The War of the Roses charts the history of the struggle between the houses of York and Lancaster. The book keeps events moving, but provides all the important information for the key events. The biggest battles receive their own chapters, whilst events between them look at the politics of the time. An interesting book (I’ve read relatively little about the War of the Roses), but Edgar’s writing style is different to usual conventions; for example, instead of Henry V being written like that, he would be referred to as the fifth Henry. A minor quibble for a very good overview of an important era for English history.

Rating (out of 5): ****

Six Months in 1945

The end of the Second World War is the subject of Six Months in 1945. Instead of focusing on the military defeats of Germany and Japan, the focus is on the changing relationship between the Big Three as they move from allies to enemies. The book starts with the Yalta conference and how the interpretation of the agreements reached affects events and the relationships through to the Potsdam conference and the dropping of the atomic bomb on Japan.

As well as events and the agreements, Dodds also looks at the change in personnel amongst the Big Three leaders and the impact that this has as 1945 progresses. The main change is in the American presidency, with Churchill’s replacement coming at the end of the period focused on.

An interesting read that looks to chart how the wartime alliance led to the Cold War.

Rating (out of 5): ****

Shockwave: The Countdown to Hiroshima

Shockwave: The Countdown to Hiroshima looks at the conclusion of the Manhattan Project and the dropping of the atomic bomb on Hiroshima. The focus of the book is initially on the lead up to the test of the bomb at Los Alamos, but it also looks at the disagreements with the Japanese government as generals want to fight on, whilst politicians look for an end to the war. The successful test sees the atomic weapon picking up a momentum of its own until it is ready to be dropped. The assembly of the bomb and the mission is covered in great detail, along with the aftermath with accounts from residents of Hiroshima.

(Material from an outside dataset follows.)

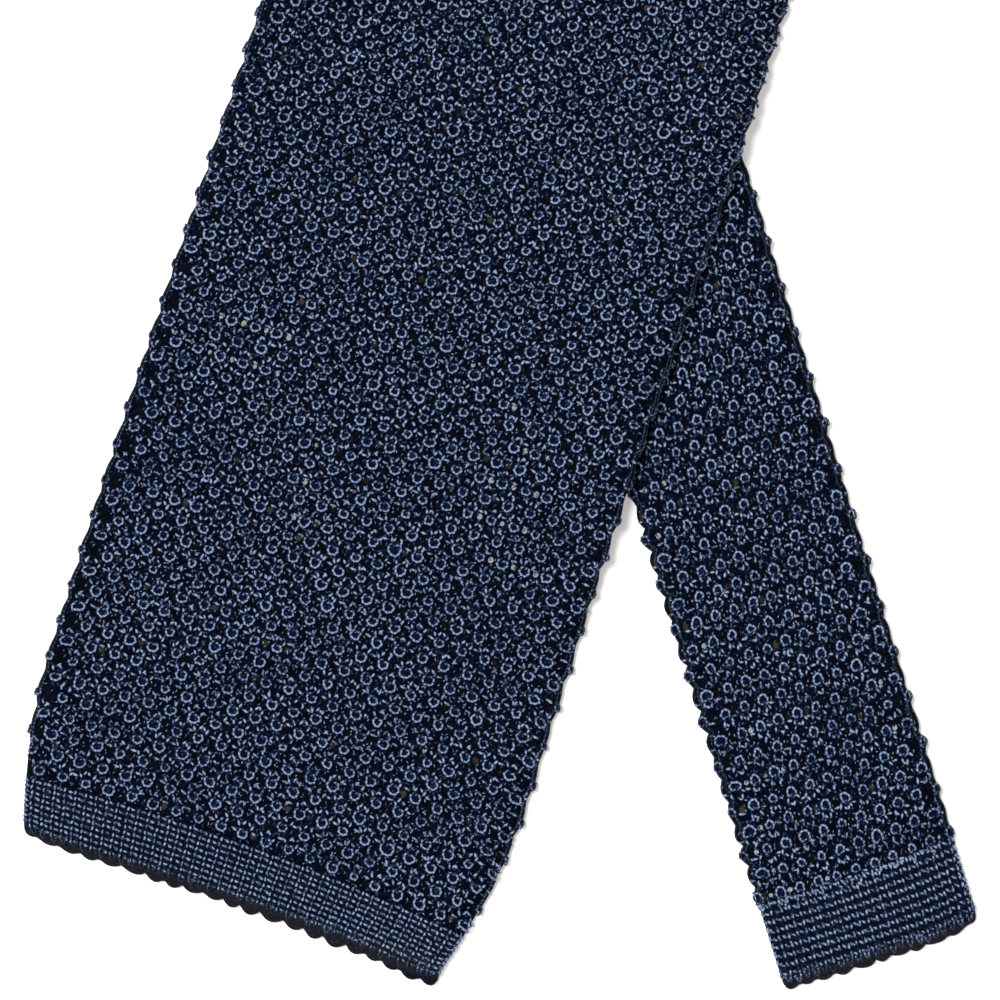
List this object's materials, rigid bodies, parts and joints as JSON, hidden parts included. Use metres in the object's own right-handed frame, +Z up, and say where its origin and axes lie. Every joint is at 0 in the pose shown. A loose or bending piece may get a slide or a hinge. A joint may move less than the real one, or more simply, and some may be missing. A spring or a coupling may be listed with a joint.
{
  "type": "knit tie",
  "caption": "Long knitted tube tie laid in one neck loop, a wide square-ended blade crossing over a narrow one, both closed by plain scalloped bands.",
  "frame": {"origin": "on the table, under the middle of the laid tie's bounding box", "axes": "+Z up from the table, +Y from the two blade ends towards the nape, +X to the side where the narrow end lies"},
  "size_m": [0.2574, 0.6568, 0.0073],
  "materials": {
    "bobbled_knit": "navy silk yarn in a bobbled open-work knit, soft sheen on each loop",
    "plain_knit": "navy silk yarn in a fine plain knit, soft sheen"
  },
  "bodies": {
    "root": {"wide_blade": "bobbled_knit", "neck_band": "bobbled_knit", "narrow_blade": "bobbled_knit", "wide_end_band": "plain_knit", "narrow_end_band": "plain_knit"}
  },
  "joints": []
}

An detailed study of the closing days of the war in the Pacific and very readable.

Rating (out of 5): ****

Book review: Blood on Red Dirt

Blood on red dirt is a personal account of the Vietnam War by Gary Cowart. The book covers Cowart’s enlistment, training and experiences in Vietnam with the artillery.

Cowart provides a personal experience of the war. He does not look at the politics of the conflict or the wider war, focusing on what he experiences in his theatre of combat. An interesting insight into the Vietnam War.

Rating (out of 5): ****

Book review: Sepoys in the Trenches

Sepoys in the Trenches looks at the role played by the Indian Corps on the Western Front in 1914 and 1915 before their withdrawal from that theatre. The battles they were involved in (and the role they played in these battles) is explained. It also shows the difficulties faced, especially in replacing losses of men and officers.

The role of the Indian Corps on the Western Front is often overlooked; in fact, I’m struggling to think of another account that makes much, if any, mention of them. This book certainly taught me new things and is a fresh perspective on the Western Front battles at the start of the war.

Rating (out of 5): ****

Book review: World War One: History in an Hour

As the title suggests, World War One: History in an Hour is a whistle-stop tour through World War One. The book offers a brief overview of important events and contains a section introducing key figures. This could certainly act an an excellent introduction to the whole conflict, but if you already know anything about World War I, it will not teach you anything new.

Rating (out of 5): ****

Book review: A History of the English-Speaking Peoples, Volume 1

The first volume of A History of the English-Speaking Peoples looks at the history of England from Celtic times to the start of the Tudor era. Churchill examines the forming of the country. There are chapters looking at Ireland, Scotland and Wales, but the focus is on England and their relationship with them. England’s relationship with Europe, especially France, is also looked at, with war occurring regularly between the two countries.

The history is a political history, with the focus being on monarchs and powerful families as England forms and evolves. As the country becomes more stable, chapters tend to focus on monarchs and key events during their reigns. It is a very readable history of the forming of England.

Rating (out of 5): ****

Book review: Three Before Breakfast

Three Before Breakfast looks at the the sinking of three British cruisers by U9 at the start of World War I. Events before, during and after are looked at, with all three cruisers and the submarine involved being introduced along with personnel on each of the vessels. The actual sinking of each cruiser is looked at from that cruiser’s perspective. The aftermath focuses on political reaction in Britain and the subsequent inquiry, whilst the welcome received by the German submariners is also written about. A detailed account about an action early in the war.

Rating (out of 5): ****

Book review: Rommel

Rommel is a biography of Erwin Rommel, the German World War II commander. The biography, unsurprisingly, focuses on his campaign in North Africa with the Afrika Korps, but also looks at his life before World War II and his involvement in the war after Axis forces were defeated in North Africa. The biography shows Rommel to be carrying out his duty to his country and not influenced by Nazi propaganda. Rommel’s greatness as a commander is shown to be that he was able to react much quicker than opposing commanders, allowing him to exploit any opportunities that were opened up in an attack. Rommel’s proximity to the front line is given an a key reason as to why he was able to respond so quickly to events and shape battles. A good overview of one of the most famous commanders from World War II.

Rating (out of 5): ****

Book review: Submarine Warfare in the Atlantic

Submarine warfare in the Atlantic examines the submarine battle in the Atlantic Ocean during World War II. Primarily, it looks at the German U-Boats and their attempt to cut the Allied supply line across the Atlantic, but it also looks at Allied submarines and the role they played. Designs as well as roles are looked at and the different approaches taken by each side are examined, with the Allies settling on a few designs and mass producing them, whilst the Germans were constantly looking at and trying new designs. There are far more detailed books about the Atlantic campaign below the waves (it’s a short book that I read in one go), but this offers an excellent overview into the role of submarines in the Atlantic Ocean during World War II.